Ama öyleleri vardır ki, onlara gönül koymazlık edemez: O uyurken bilimin öncülüğünde geliştirilen yeni eleştiri teknikleriyle, yazdıkları içinde neyin ne olduğunu bulup onu bir düşünce kalıbına sokan ve bunun sonucunda okurun okuduğunu özgün duyumsamalarla sindirmesinin önünü keserek onu eleştirmen gibi düşünmeye zorlamakla görevli bir önyargı mekanizmasının devreye girdiğini kavrayınca üzüntü duyar.
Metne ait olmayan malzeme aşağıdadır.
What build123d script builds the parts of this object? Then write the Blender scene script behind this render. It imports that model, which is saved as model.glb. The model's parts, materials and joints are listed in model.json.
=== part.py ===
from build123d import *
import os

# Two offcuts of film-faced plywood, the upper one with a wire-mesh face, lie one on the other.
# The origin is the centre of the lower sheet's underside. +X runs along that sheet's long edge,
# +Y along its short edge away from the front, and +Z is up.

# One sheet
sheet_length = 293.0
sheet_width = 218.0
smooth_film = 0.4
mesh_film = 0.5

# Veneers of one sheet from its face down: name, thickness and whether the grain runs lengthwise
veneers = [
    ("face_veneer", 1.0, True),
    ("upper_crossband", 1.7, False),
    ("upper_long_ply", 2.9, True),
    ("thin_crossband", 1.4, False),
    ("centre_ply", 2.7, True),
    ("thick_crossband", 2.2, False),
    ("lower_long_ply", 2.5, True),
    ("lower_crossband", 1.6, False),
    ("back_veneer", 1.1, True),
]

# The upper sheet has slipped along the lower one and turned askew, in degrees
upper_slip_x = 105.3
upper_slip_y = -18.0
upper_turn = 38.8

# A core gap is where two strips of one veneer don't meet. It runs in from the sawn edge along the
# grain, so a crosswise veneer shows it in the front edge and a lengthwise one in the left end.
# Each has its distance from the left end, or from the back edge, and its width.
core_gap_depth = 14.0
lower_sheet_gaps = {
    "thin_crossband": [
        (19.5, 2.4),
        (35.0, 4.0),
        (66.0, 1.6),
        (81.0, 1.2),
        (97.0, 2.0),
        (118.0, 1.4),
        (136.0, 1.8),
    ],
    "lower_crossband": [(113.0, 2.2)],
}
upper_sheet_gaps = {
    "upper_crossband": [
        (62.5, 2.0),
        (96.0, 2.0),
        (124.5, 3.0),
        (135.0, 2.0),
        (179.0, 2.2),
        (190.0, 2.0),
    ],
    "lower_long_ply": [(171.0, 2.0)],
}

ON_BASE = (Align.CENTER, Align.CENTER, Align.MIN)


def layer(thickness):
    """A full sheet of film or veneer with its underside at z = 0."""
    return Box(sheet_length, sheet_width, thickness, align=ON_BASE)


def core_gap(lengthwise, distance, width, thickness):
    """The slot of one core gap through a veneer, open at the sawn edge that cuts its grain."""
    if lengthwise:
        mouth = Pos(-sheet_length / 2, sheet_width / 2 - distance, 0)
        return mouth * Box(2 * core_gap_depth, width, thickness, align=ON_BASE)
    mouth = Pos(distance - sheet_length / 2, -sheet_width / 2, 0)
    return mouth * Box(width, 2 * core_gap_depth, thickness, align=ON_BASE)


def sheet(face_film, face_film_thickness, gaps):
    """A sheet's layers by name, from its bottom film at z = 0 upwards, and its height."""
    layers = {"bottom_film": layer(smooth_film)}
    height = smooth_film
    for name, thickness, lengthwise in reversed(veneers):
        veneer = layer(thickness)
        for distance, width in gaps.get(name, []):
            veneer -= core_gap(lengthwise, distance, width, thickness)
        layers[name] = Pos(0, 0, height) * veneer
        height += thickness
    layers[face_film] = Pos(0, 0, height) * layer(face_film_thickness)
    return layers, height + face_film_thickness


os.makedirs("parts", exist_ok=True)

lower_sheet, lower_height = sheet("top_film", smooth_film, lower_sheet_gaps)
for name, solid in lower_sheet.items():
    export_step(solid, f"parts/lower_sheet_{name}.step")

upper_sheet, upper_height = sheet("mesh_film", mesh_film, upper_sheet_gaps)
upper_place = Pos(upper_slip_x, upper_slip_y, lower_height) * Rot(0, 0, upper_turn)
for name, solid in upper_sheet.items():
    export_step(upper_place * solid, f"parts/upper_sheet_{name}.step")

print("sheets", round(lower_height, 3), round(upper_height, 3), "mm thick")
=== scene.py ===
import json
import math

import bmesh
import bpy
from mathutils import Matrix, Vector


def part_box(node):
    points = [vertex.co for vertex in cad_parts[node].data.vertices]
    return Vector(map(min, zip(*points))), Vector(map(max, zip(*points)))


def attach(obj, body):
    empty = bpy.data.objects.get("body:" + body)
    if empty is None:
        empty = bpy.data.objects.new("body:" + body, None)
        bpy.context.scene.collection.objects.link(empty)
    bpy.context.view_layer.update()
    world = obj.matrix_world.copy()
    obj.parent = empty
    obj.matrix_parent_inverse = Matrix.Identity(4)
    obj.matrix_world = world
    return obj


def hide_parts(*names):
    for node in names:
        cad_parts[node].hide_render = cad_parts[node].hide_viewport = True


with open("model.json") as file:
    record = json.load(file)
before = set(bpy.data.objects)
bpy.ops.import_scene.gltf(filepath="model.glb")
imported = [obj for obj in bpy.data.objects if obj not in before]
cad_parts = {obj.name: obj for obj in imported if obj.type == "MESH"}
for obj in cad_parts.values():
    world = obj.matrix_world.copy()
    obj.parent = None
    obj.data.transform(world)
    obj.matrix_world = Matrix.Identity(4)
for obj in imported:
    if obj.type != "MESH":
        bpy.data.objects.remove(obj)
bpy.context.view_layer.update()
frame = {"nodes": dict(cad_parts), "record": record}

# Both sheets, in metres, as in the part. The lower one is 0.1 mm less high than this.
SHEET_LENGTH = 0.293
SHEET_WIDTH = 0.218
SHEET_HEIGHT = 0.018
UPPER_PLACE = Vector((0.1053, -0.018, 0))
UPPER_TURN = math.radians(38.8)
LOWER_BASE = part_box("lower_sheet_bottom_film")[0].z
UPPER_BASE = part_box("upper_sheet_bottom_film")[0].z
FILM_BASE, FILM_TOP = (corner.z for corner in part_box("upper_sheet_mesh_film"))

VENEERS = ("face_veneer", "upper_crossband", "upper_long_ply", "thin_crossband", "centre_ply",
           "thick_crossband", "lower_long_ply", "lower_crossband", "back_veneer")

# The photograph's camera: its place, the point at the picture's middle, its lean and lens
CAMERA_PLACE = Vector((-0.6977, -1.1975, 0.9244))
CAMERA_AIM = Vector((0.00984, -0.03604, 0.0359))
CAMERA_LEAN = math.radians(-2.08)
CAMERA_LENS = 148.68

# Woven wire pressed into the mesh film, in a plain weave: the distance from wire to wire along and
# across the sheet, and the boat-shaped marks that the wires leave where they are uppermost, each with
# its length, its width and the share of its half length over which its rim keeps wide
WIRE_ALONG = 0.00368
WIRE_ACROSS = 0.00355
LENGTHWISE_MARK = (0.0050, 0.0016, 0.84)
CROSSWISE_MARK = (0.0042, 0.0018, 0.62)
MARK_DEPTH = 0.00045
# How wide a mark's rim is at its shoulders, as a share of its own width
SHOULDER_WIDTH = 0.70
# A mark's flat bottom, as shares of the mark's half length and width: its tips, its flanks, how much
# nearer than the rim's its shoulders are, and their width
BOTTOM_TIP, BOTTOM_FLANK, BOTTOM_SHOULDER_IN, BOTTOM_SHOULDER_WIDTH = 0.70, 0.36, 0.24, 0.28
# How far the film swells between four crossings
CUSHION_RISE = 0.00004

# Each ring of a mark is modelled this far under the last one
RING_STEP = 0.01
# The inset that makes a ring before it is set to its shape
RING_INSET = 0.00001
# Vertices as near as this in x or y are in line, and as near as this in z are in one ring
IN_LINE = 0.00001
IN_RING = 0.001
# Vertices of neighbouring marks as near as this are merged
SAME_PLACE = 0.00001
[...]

Hele, bir eleştirmenin, okura yardım olsun diye, “Yazar aslında şunu şunu diyor. Bize bunu göstermek, şunu anlatmak istiyor” diye yazmış olduğunu fark edince içinden “Bu kadarına da pes!” diyerek tepki vermesi, her okurun bir yapıtı değerlendirirken önce kendi akıl, yaşanmışlık, bilgi, duygu ve sezgi tartısıyla tartması gerektiği düşüncesine ters gelmesindendir. Ne ki, neoliberal silahlara sahip post-postmodern edebiyat dünyasında eski fikirli sayılma çekincesiyle ‘kendine saygı duvarı’nda açılan bir deliğe rağmen suskunluğunu korur.
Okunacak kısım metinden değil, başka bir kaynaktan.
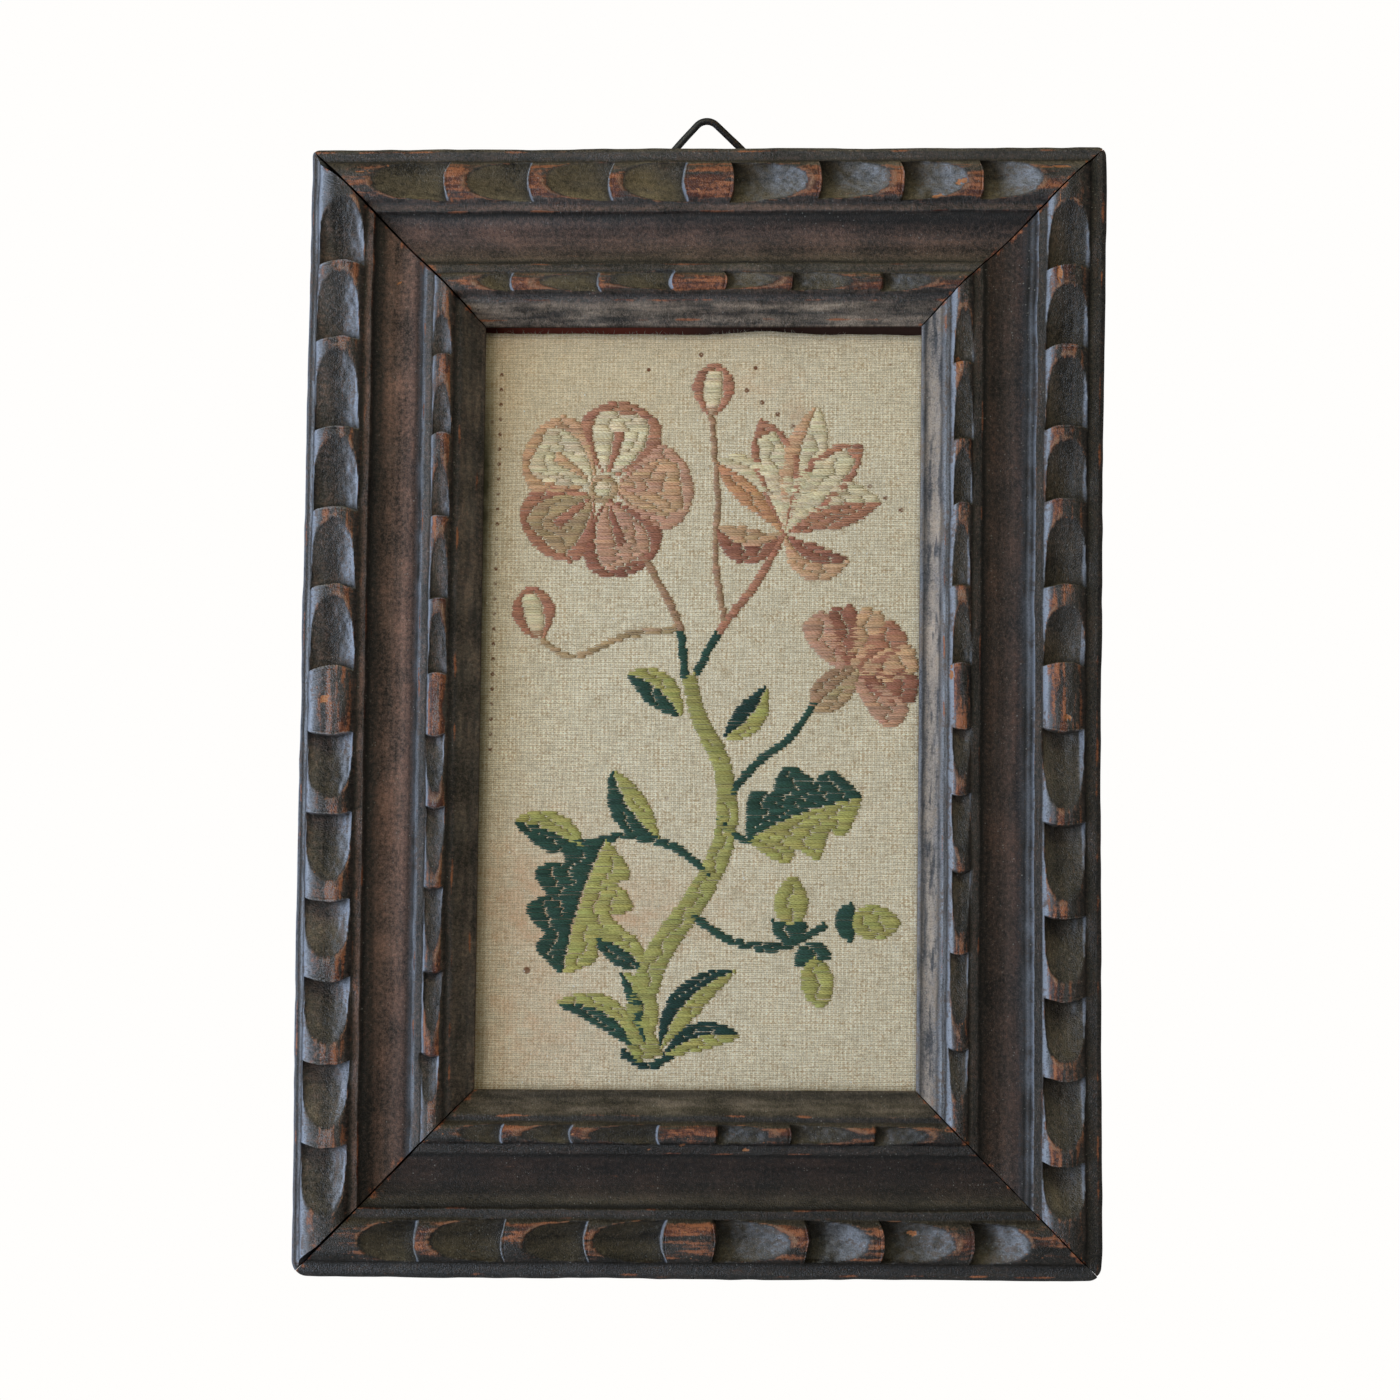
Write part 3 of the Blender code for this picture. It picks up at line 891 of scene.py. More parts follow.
        return {
            "height": height, "shift": shift, "wear": wear, "scuff_and_highlight": scuff_and_highlight, "grime_and_shade": grime_and_shade,
            "rim": rims, "tipward": tipward,
        }

    def blemished(self, across: Array, along: Array) -> Array:
        """How far each point lies in one of the rail's chips: ragged ovals about their own centres."""
        ragged = ValueNoise(self.seed + self.chip_seed)
        depth = np.zeros_like(across)
        for centre, seat, long, wide in self.blemishes:
            spread = ((along - centre) / long) ** 2 + ((across - seat) / wide) ** 2
            edge = 1.0 - spread + 0.9 * ragged(along / 0.7, across / 0.5 + 5)
            depth = np.maximum(depth, ease(edge, 0.1, 0.7) * (spread < 3))
        return depth

    def block_wear(self, across: Array, nominal: Array) -> Array:
        """More rubbing on the uncut block in the middle of each ridge."""
        wear = np.zeros_like(across)
        for ridge, run in self.cuts():
            low = max(scallop.stop for scallop in run if scallop.direction < 0)
            high = min(scallop.stop for scallop in run if scallop.direction > 0)
            near = 1 - ease(np.abs(across - ridge.centre), ridge.half_width * 0.75, ridge.half_width)
            wear = np.maximum(wear, near * (nominal > low) * (nominal < high))
        return wear

    def section_rows(self, moulding: Moulding, scale: float) -> tuple[Array, Array, Array]:
        """The whole section as rows of points, up the side, over the face and round the back.

        Args:
            moulding: the section's sizes.
            scale: the rail's width over the stock's.

        Returns:
            The rows' distance from the outer edge, their height, and which of them are on the face.
        """
        front = moulding.columns()
        rebate_edge = (self.width - moulding.rebate_width) / scale
        walls = np.linspace(0.0, moulding.side_height, 6)[:-1]
        back = np.array([
            [moulding.stock_width, 8.2], [moulding.stock_width, moulding.rebate_depth],
            [rebate_edge, moulding.rebate_depth], [rebate_edge, self.rebate_floor], [rebate_edge, 0.0],
            [rebate_edge * 0.66, 0.0], [rebate_edge * 0.33, 0.0], [self.back_arris, 0.0],
        ])
        row_across = np.concatenate([np.zeros(len(walls)), front, back[:, 0]])
        row_height = np.concatenate([walls, moulding.height(front), back[:, 1]])
        is_front = np.zeros(len(row_across), dtype=bool)
        is_front[len(walls):len(walls) + len(front)] = True
        return row_across, row_height, is_front

    def mitre_ends(self, share: Array, row_across: Array, row_height: Array, length: float) -> list[Array]:
        """How far each row of the section reaches to its low and its high mitre.

        Args:
            share: the rows' distance from the outer edge as a share of the rail's width.
            row_across, row_height: their place in the section.
            length: the rail's length along its outer edge.

        Returns:
            The reach from the rail's middle, one column for each end.
        """
        upright, side = self.place.value
        share, depth_share = share[:, None], np.clip(row_height / self.gap_depth, 0.0, 1.0)[:, None]
        ends = []
        for sign, neighbour in ((-1, self.low_neighbour), (1, self.high_neighbour)):
            mitre = MITRES[(side, sign) if upright else (sign, side)]
            gap = mitre.outer_gap + (mitre.inner_gap - mitre.outer_gap) * share
            gap = gap * ease(row_across, 0.0, self.closed_over)[:, None]
            gap = self.back_gap + (gap - self.back_gap) * depth_share
            beyond = self.corner_out * np.exp(-row_across / self.lip_fade)[:, None]
            ends.append(length / 2 + beyond - share * neighbour - gap / math.sqrt(2))
        return ends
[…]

Yalnız kaldıklarında ruhunun da gelişmelerden sıkılıp şikayetçi olduğunu aynadaki yüzünden anlayan yazarımız Araf’ı özlediğini hissetmektedir.
115. Gün:
ŞAŞIR VE YAŞA
Not almışım: Amerika’da 2000 yılının son ayında, hamile bir kadına karaciğer yetmezliği tanısı konmuş. Anneyi kurtarmanın yolları aranırken bakmışlar ki, zamanla kadın iyileşiyor. Doktorlar, bebeğin kendi karaciğeri ile anneyi desteklediğini söylemişler. Bebek, doktorları haklı çıkaracak şekilde normalden büyük bir karaciğerle doğmuş. Doğum sonrası, bebekten aldığı desteği kaybeden anne hemen bir ciğer nakli ameliyatı ile kurtarılmış.
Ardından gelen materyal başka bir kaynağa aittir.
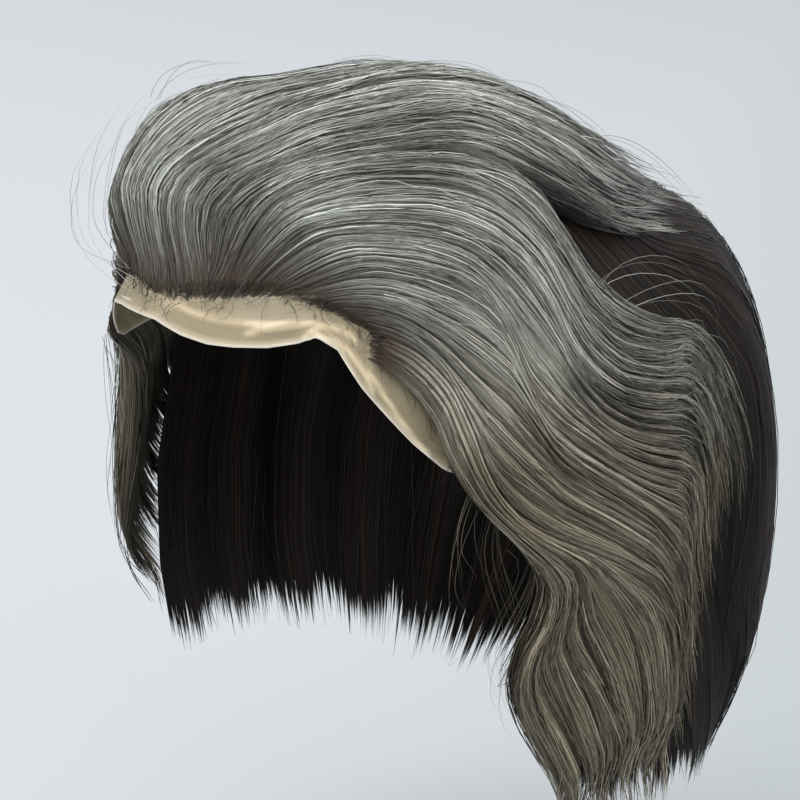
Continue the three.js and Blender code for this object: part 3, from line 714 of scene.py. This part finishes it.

Doğanın kendini yok etmeye yönelen bir canlı türüne hiç de sıcak bakmadığını biliyorum da, “Bu içgüdü mekanizmasının bencilliğe kadar varması gerekir miydi?” diye sormaktan kendimi alamıyorum. Demek ki, bencillik daha anne karnındayken başlıyor: ‘Ben doğup yaşayayım da gerisi ne olursa olsun.’ Bebek doğar doğmaz annesini, atmosferden ayrılırken dünyaya bırakılan bir uzay kapsülü gövdesi gibi kaderine terk ediyor.
116. Gün:
İroni, ciddiyetle ele alınması gerekeni ortaya koyma hünerini gösteremiyorsa neye yarar?!